_THE INPUT:_
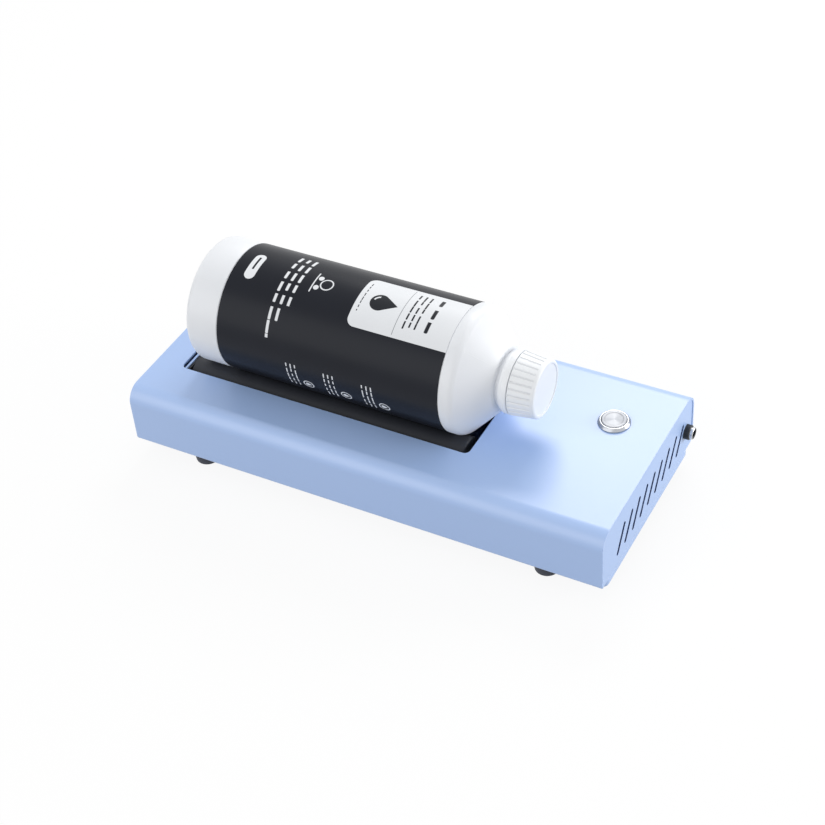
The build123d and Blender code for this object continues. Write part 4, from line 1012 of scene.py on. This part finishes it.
bottle = metres({"start": -145.65, "height": 94.84, "radius": 43.6, "wall": 1.5, "dish": 2,
                 "dishOuter": 36, "dishInner": 32, "dishRound": 1.2, "heel": 5, "recessStart": 25.6,
                 "recessEnd": 191.0, "recess": 0.5, "step": 0.25, "stepRound": 0.2, "body": 199.4,
                 "neckBase": 218.4, "neckTop": 22.5, "neck": 18.4, "neckEnd": 242.4,
                 "shoulderRound": 2.67, "rootRound": 1.2})


def makeBottle(plan):
    start = Vector((plan["start"], 0, plan["height"]))
    low = plan["radius"] - plan["recess"]
    step = plan["step"]
    stations = [(plan["dish"], plan["dishInner"]), (0, plan["dishOuter"]), (0, plan["radius"]),
                (plan["recessStart"] - step, plan["radius"]), (plan["recessStart"], low),
                (plan["recessEnd"], low), (plan["recessEnd"] + step, plan["radius"]),
                (plan["body"], plan["radius"]), (plan["neckBase"], plan["neckTop"]),
                (plan["neckBase"], plan["neck"]), (plan["neckEnd"], plan["neck"])]
    piece = turned("bottle_body", start, xAxis, stations, 192, (True, False))
    for index, key, segments in ((2, "heel", 12), (7, "shoulderRound", 10), (8, "rootRound", 5),
                                 (1, "dishRound", 4), (0, "dishRound", 4), (3, "stepRound", 2),
                                 (6, "stepRound", 2)):
        roundRing(piece, start, xAxis, stations[index], plan[key], segments)
    useModifier(piece, "SOLIDIFY", thickness=plan["wall"], offset=-1, use_even_offset=True)
    smooth(piece)
    dress(piece, "bottle", "bottle_shell", "bottle_plastic")


label = metres({"start": 26, "length": 164.6, "inner": 43.12, "outer": 43.52})


def makeLabel(plan):
    start = Vector((bottle["start"] + plan["start"], 0, bottle["height"]))
    stations = [(0, plan["inner"]), (0, plan["outer"]), (plan["length"], plan["outer"]),
                (plan["length"], plan["inner"])]
    piece = turnedRing("label_wrap", start, xAxis, stations, 192)
    smooth(piece)
    dress(piece, "bottle", "bottle_label", "label_film")


band = metres({"start": 221.4, "inner": 18.42, "narrow": 20.6, "narrowLength": 1.6, "slope": 0.6,
               "outer": 21.9, "length": 6.1, "soft": 0.3})


def makeBand(plan):
    start = Vector((bottle["start"] + plan["start"], 0, bottle["height"]))
    sloped = plan["narrowLength"] + plan["slope"]
    stations = [(0, plan["inner"]), (0, plan["narrow"]), (plan["narrowLength"], plan["narrow"]),
                (sloped, plan["outer"]), (plan["length"], plan["outer"]), (plan["length"], plan["inner"])]
    piece = turnedRing("neck_band", start, xAxis, stations, 144)
    for index in (1, 3, 4):
        roundRing(piece, start, xAxis, stations[index], plan["soft"], 3)
    smooth(piece)
    dress(piece, "bottle", "tamper_band", "cap_plastic")


cap = metres({"start": 228.2, "length": 17.9, "outer": 21.9, "faceOuter": 19.8, "bore": 18.8, "top": 2.4,
              "rim": 2.6, "sunk": 0.6, "sunkSlope": 0.2, "collar": 2.4, "skirt": 0.5, "edge": 1.6,
              "rimRound": 0.3, "skirtRound": 0.2, "grooveDepth": 0.5, "grooveSlope": 0.6})
capGrip = {"sides": 720, "pitch": 12, "first": 2.75, "halfWidth": 2.25}      # in degrees but for sides


def inGroove(face, start):
    arm = face.calc_center_median() - start
    turn = math.degrees(math.atan2(-arm.y, arm.z)) - capGrip["first"]
    offset = (turn + capGrip["pitch"] / 2) % capGrip["pitch"] - capGrip["pitch"] / 2
    return abs(offset) < capGrip["halfWidth"]


def makeCap(plan):
    start = Vector((bottle["start"] + plan["start"], 0, bottle["height"]))
    length = plan["length"]

    def skin(reach):
        return plan["outer"] + (plan["faceOuter"] - plan["outer"]) * reach / length
    gripStart, gripEnd = plan["skirt"], length - plan["collar"]
    rim = plan["faceOuter"] - plan["rim"]
    stations = [(length - plan["top"], plan["bore"]), (0, plan["bore"]), (0, plan["outer"]),
                (gripStart, skin(gripStart)), (gripEnd, skin(gripEnd)), (length, plan["faceOuter"]),
                (length, rim), (length - plan["sunk"], rim - plan["sunkSlope"])]
    piece = turned("screw_cap", start, xAxis, stations, capGrip["sides"])
    middleReach = (gripStart + gripEnd) / 2
    edit(piece)
    pick(piece, "FACE", lambda face: near((middle(face) - start).x, middleReach, 0.1 * mm)
         and inGroove(face, start))
    bpy.ops.mesh.inset(thickness=plan["grooveSlope"], depth=-plan["grooveDepth"])
    done()
    roundRing(piece, start, xAxis, stations[5], plan["edge"], 5)
    roundRing(piece, start, xAxis, stations[6], plan["rimRound"], 3)
    roundRing(piece, start, xAxis, stations[2], plan["skirtRound"], 2)
    smooth(piece, 35)
    dress(piece, "cap", "bottle_cap", "cap_plastic")


# The finishes are made first, and then each piece

for name, plan in metals.items():
    finishes[name] = brushedMetal(name, **plan)
for name, plan in mouldings.items():
    finishes[name] = moulded(name, **plan)
for name, plan in spunMetals.items():
    finishes[name] = spunMetal(name, **plan)
finishes["powder_coat"] = powderCoat(coat)
finishes["roller_rubber"] = rollerRubber(rubber)
finishes["label_film"] = labelFilm(film)
finishes["bottle_plastic"] = bottlePlastic(shell)
finishes["cap_plastic"] = capPlastic(closure)
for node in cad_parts.values():
    for slot in node.material_slots:
        slot.material = finishes[slot.material.name.split(".")[0]]
print("finishes made")

makeCover(casing)
makeEndPanel("end_plate_left", "left_end_panel", -1, endPanel)
makeEndPanel("end_plate_right", "right_end_panel", 1, endPanel)
makeTray(tray)
makeFeet(foot, footPlaces)
print("casing made")
makeSleeve("roller_rubber_front", "front_roller_sleeve", "front_roller", -1, roller)
makeSleeve("roller_rubber_rear", "rear_roller_sleeve", "rear_roller", 1, roller)
makeBezel(head)
makeButton(button)
makeSpring(spring)
makeJack(jack)
print("rollers, button and jack made")
makeBottle(bottle)
makeLabel(label)
makeBand(band)
makeCap(cap)
print("bottle made")
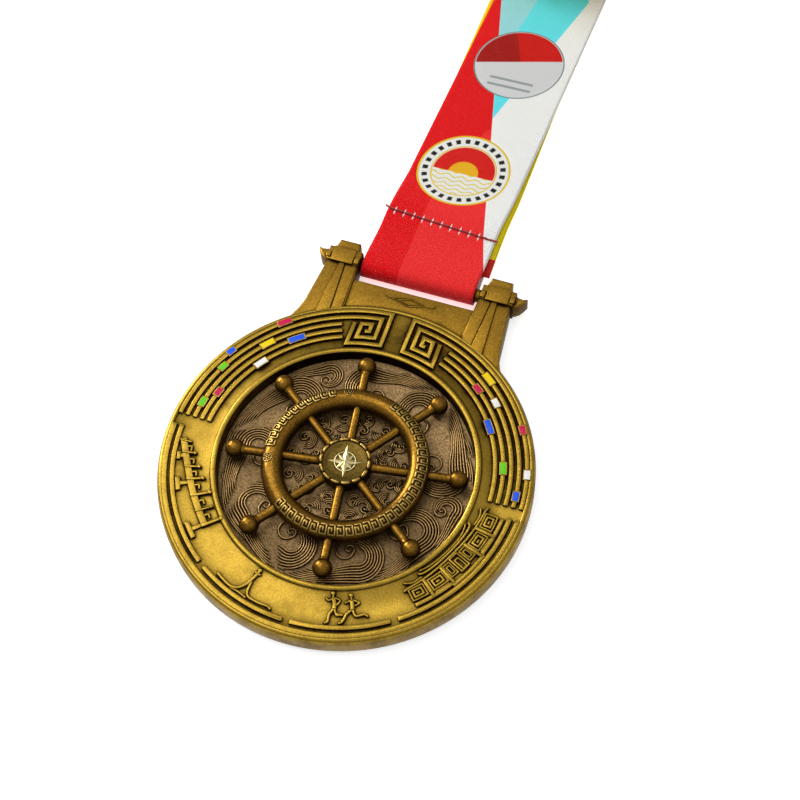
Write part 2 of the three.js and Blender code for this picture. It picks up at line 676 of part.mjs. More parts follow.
function ribbonRoute() {
  const low = SEAM_BASE;
  const [flatFrom, flatTo] = [SEAM_Y - SEAM_FLAT, SEAM_Y + SEAM_FLAT];
  const ground = RIBBON_THICKNESS / 2;
  const eye = Array.from({ length: 13 }, (_, i) => {
    const angle = -Math.PI / 2 - (Math.PI * i) / 12;
    return [BAR_Y + EYE_RADIUS * Math.cos(angle), BAR_Z + EYE_RADIUS * Math.sin(angle), 0];
  });
  const loopLow = settle(flatFrom, low, BAR_Y, BAR_Z - EYE_RADIUS, 0);
  const loopHigh = settle(BAR_Y, BAR_Z + EYE_RADIUS, flatFrom, low + 2 * LAYER_STEP, 0);
  const settled = flatTo + SETTLE_LENGTH;
  const front = settle(flatTo, low + 2 * LAYER_STEP, settled, ground + LAYER_STEP, 0);
  const back = settle(settled, ground, flatTo, low + LAYER_STEP, 1);
  const inner = rollTurns(-1);
  const outer = rollTurns(1).reverse();
  return [
    [SEAM_Y + LOOP_END, low, 0],
    ...loopLow.slice(0, -1),
    ...eye,
    ...loopHigh.slice(1),
    ...front,
    ...inner,
    ...neckFold(inner[inner.length - 1], outer[0]),
    ...outer,
    ...back,
    [BAR_Y + BACK_END, low + LAYER_STEP, 1],
  ];
}

// Sideways place of the strip's middle where the route is at y.
function ribbonShift(y, back) {
  const along = THREE.MathUtils.clamp(y, SEAM_Y, ROLL_Y) - SEAM_Y;
  const lean = along * Math.tan(radians(RIBBON_LEAN));
  const drift = along / (ROLL_Y - SEAM_Y);
  const backShift = BACK_SHIFT_SEAM + (BACK_SHIFT_FAR - BACK_SHIFT_SEAM) * drift;
  return LOOP_SHIFT + lean + back * backShift;
}

function ribbonStrip() {
  const route = ribbonRoute();
  const rollStart = route.findIndex(([y]) => y >= ROLL_Y);
  const rollEnd = route.findLastIndex(([y]) => y >= ROLL_Y);
  const corners = [];
  route.forEach(([y, z, back], i) => {
    const before = route[Math.max(i - 1, 0)];
    const after = route[Math.min(i + 1, route.length - 1)];
    const along = new THREE.Vector2(after[0] - before[0], after[1] - before[1]).normalize();
    const half = RIBBON_THICKNESS / 2;
    const inRoll = i >= rollStart && i <= rollEnd;
    const middle = ribbonShift(inRoll ? ROLL_Y : y, back);
    for (const across of [-RIBBON_WIDTH / 2, RIBBON_WIDTH / 2])
      for (const up of [-half, half])
        corners.push(middle + across, y - along.y * up, z + along.x * up);
  });
  // Each section's corners are left low, left high, right low, right high.
  const ring = [0, 1, 3, 2];
  const faces = [];
  for (let i = 0; i + 1 < route.length; i++)
    ring.forEach((corner, k) => {
      const [a, b] = [4 * i + corner, 4 * i + ring[(k + 1) % 4]];
      faces.push(a, b, b + 4, a, b + 4, a + 4);
    });
  const last = 4 * (route.length - 1);
  faces.push(0, 3, 1, 0, 2, 3, last, last + 1, last + 3, last, last + 3, last + 2);
  const geometry = new THREE.BufferGeometry();
  geometry.setAttribute("position", new THREE.Float32BufferAttribute(corners, 3));
  geometry.setIndex(faces);
  return toSolid(geometry);
}

// Places a needle hole's or a thread's geometry, drawn about the seam's middle, on the ribbon.
function onSeam(geometry) {
  return toSolid(geometry.rotateZ(radians(SEAM_SLANT)).translate(LOOP_SHIFT, SEAM_Y, 0));
}

function needlePlaces() {
  const stitches = Math.floor((RIBBON_WIDTH - 2 * SEAM_MARGIN) / STITCH_LENGTH);
  return Array.from({ length: stitches + 1 }, (_, i) => (i - stitches / 2) * STITCH_LENGTH);
}

const STACK_LOW = SEAM_BASE - RIBBON_THICKNESS / 2;
const STACK_HIGH = SEAM_BASE + 2 * LAYER_STEP + RIBBON_THICKNESS / 2;

function needleHoles() {
  const size = THREAD_SIZE + 2 * LAYER_GAP;
  const height = STACK_HIGH - STACK_LOW + 2 * OVERLAP;
  const middle = (STACK_LOW + STACK_HIGH) / 2;
  return needlePlaces().map((x) =>
    onSeam(new THREE.BoxGeometry(size, size, height).translate(x, 0, middle)),
  );
}

// A thread that lies along one face of the seam and dips into each needle hole to meet the
// other. side is 1 for the needle thread on top and -1 for the bobbin thread underneath.
function seamThread(side) {
  const face = side > 0 ? STACK_HIGH : STACK_LOW;
  const middle = (STACK_LOW + STACK_HIGH) / 2;
  const near = face + side * LAYER_GAP / 2;
  const far = near + side * THREAD_SIZE;
  const tip = middle + side * LAYER_GAP / 2;
  const half = THREAD_SIZE / 2;
  const places = needlePlaces();
  const end = places[places.length - 1] + THREAD_TAIL;
  const outline = [new THREE.Vector2(-end, far), new THREE.Vector2(-end, near)];
  for (const x of places)
    outline.push(
      new THREE.Vector2(x - half, near),
      new THREE.Vector2(x - half, tip),
      new THREE.Vector2(x + half, tip),
      new THREE.Vector2(x + half, near),
    );
  outline.push(new THREE.Vector2(end, near), new THREE.Vector2(end, far));
  const shape = new THREE.Shape(outline);
  const thread = new THREE.ExtrudeGeometry(shape, { depth: THREAD_SIZE, bevelEnabled: false });
  return onSeam(thread.rotateX(Math.PI / 2).translate(0, half, 0));
}

function neckRibbon() {
  return ribbonStrip().subtract(join(needleHoles()));
}

// ---- Assembly ----

const medal = new THREE.Group();
medal.add(
  toMesh("medal_body", medalBody(), BRASS),
  toMesh("pivot_rivet", pivotRivet(), BRASS),
  toMesh("spacer_washer", spacerWasher(), DARK_BRASS),
  ...ENAMELS.map(enamelInlay),
);

const wheel = new THREE.Group();
wheel.rotation.z = radians(WHEEL_REST_ANGLE);
wheel.add(toMesh("ship_wheel", shipWheel(), DARK_BRASS), toMesh("hub_cap", hubCap(), BRASS));

const ribbon = new THREE.Group();
ribbon.add(
  toMesh("neck_ribbon", neckRibbon(), SATIN),
  toMesh("needle_thread", seamThread(1), THREAD),
  toMesh("bobbin_thread", seamThread(-1), THREAD),
);

const assembly = new THREE.Group();
assembly.add(medal, wheel, ribbon);

export default assembly;
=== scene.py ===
import math

import bpy
from mathutils import Matrix, Vector


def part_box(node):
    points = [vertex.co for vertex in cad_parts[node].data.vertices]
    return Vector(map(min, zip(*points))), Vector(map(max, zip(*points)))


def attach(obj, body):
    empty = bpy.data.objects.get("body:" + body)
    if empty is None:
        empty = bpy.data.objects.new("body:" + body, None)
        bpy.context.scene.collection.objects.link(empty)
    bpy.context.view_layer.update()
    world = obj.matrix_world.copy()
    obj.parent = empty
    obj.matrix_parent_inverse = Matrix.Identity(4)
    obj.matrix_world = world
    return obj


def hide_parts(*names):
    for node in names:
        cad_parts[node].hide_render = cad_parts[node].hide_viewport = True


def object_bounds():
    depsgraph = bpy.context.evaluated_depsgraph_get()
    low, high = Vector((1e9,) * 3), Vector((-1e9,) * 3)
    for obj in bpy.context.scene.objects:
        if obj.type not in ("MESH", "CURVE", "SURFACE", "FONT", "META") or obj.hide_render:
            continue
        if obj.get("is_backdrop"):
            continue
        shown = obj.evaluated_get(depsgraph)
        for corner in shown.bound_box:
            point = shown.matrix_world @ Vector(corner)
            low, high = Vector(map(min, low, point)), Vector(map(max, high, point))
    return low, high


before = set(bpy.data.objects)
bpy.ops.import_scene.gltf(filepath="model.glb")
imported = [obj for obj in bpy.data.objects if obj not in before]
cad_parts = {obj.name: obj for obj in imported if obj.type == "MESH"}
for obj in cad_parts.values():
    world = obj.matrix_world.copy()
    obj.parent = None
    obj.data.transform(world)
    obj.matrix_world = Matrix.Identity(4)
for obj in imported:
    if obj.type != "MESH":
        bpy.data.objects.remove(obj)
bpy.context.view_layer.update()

MM = 0.001

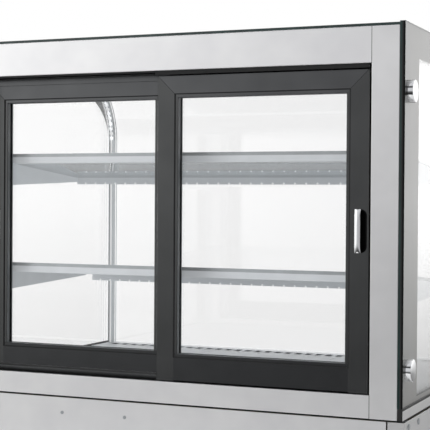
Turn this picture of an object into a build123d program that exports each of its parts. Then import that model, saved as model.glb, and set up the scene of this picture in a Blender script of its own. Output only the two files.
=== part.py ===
from build123d import *
import os

os.makedirs("parts", exist_ok=True)

# A floor-standing refrigerated display case. The doors face -Y, +X is to the right of a person
# who faces the doors, +Z is up, and the origin is on the floor under the middle. Millimetres.

# Driving sizes of the glass case
OPENING_W = 982.0          # clear width between the two posts
OPENING_H = 700.0          # clear height from the sill to the header
POST_W = 60.5
HEADER_H = 77.0
SILL_H = 49.0
CASE_DEPTH = 812.0         # from the door side to the customer side, over the base
HOOD_INSET = 2.0           # how far the bent glass stays inside the edge of the side glass
BASE_PROUD = 4.0           # how far the base stands out past the side glass
FRAME_DEPTH = 90.0         # how far the posts, sill and header reach back
WALL_T = 2.0               # steel of the posts, sill and header

# Glass
PANE_IN = 5.0
PANE_SEAL = 3.0
PANE_OUT = 4.0
HOOD_OUT = 6.0
HOOD_GAP = 9.0
HOOD_IN = 5.0
HOOD_R = 200.0             # bend radius of the outer face
SIDE_RISE = 2.5            # the side glass ends this much above the bent glass
SEAL_STRIP = 12.0          # width of the edge seal inside an insulated glass
SIDE_DROP = 24.0           # the side glass ends this much below the sill's top
SIDE_GASKET_H = 5.0
BOSS_D = 48.0
BOSS_H = 13.0
BOSS_FROM_EDGE = 37.0
BOSS_LOW = 53.0            # height of the lower boss above the sill's top
BOSS_HIGH = 641.0

# Sliding doors
DOOR_W = 498.0
DOOR_BOTTOM = 1.0          # above the sill's top
DOOR_TOP_GAP = 10.0        # below the header
DOOR_DEPTH = 25.5
DOOR_PITCH = 30.0          # from one door's face to the other's
DOOR_SET_BACK = 15.0       # face of the outer door behind the face of the sill
DOOR_END_GAP = 8.0         # between a closed door and its post
STILE_W = 43.0
TOP_RAIL_W = 42.0
BOTTOM_RAIL_W = 53.0
BEAD_W = 8.4
BEAD_STEP = 1.6
GLASS_RECESS = 13.5
DOOR_GLASS_T = 8.0
GLASS_GRIP = 8.0           # how deep the glass sits in its pocket
GASKET_FIT = 0.1
HANDLE_L = 93.0
HANDLE_W = 27.0
HANDLE_DEEP = 11.0
HANDLE_SHIFT = 3.5         # from the stile's middle towards its outer edge
TRACK_T = 2.0
TRACK_DEEP = 12.0          # depth of the groove that holds a track
TRACK_LIP = 9.0            # width of the sill in front of the track
GLIDE_L = 30.0
GLIDE_T = 12.0
RUN_GAP = 0.3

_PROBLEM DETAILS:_
Beginning with the line containing "const ribbon = new THREE.Group();" and ending with the line containing "bpy.context.scene.collection.objects.link(empty)", extract those lines exactly from the listing above, and only those.

_THE RESPONSE:_
const ribbon = new THREE.Group();
ribbon.add(
  toMesh("neck_ribbon", neckRibbon(), SATIN),
  toMesh("needle_thread", seamThread(1), THREAD),
  toMesh("bobbin_thread", seamThread(-1), THREAD),
);

const assembly = new THREE.Group();
assembly.add(medal, wheel, ribbon);

export default assembly;
=== scene.py ===
import math

import bpy
from mathutils import Matrix, Vector


def part_box(node):
    points = [vertex.co for vertex in cad_parts[node].data.vertices]
    return Vector(map(min, zip(*points))), Vector(map(max, zip(*points)))


def attach(obj, body):
    empty = bpy.data.objects.get("body:" + body)
    if empty is None:
        empty = bpy.data.objects.new("body:" + body, None)
        bpy.context.scene.collection.objects.link(empty)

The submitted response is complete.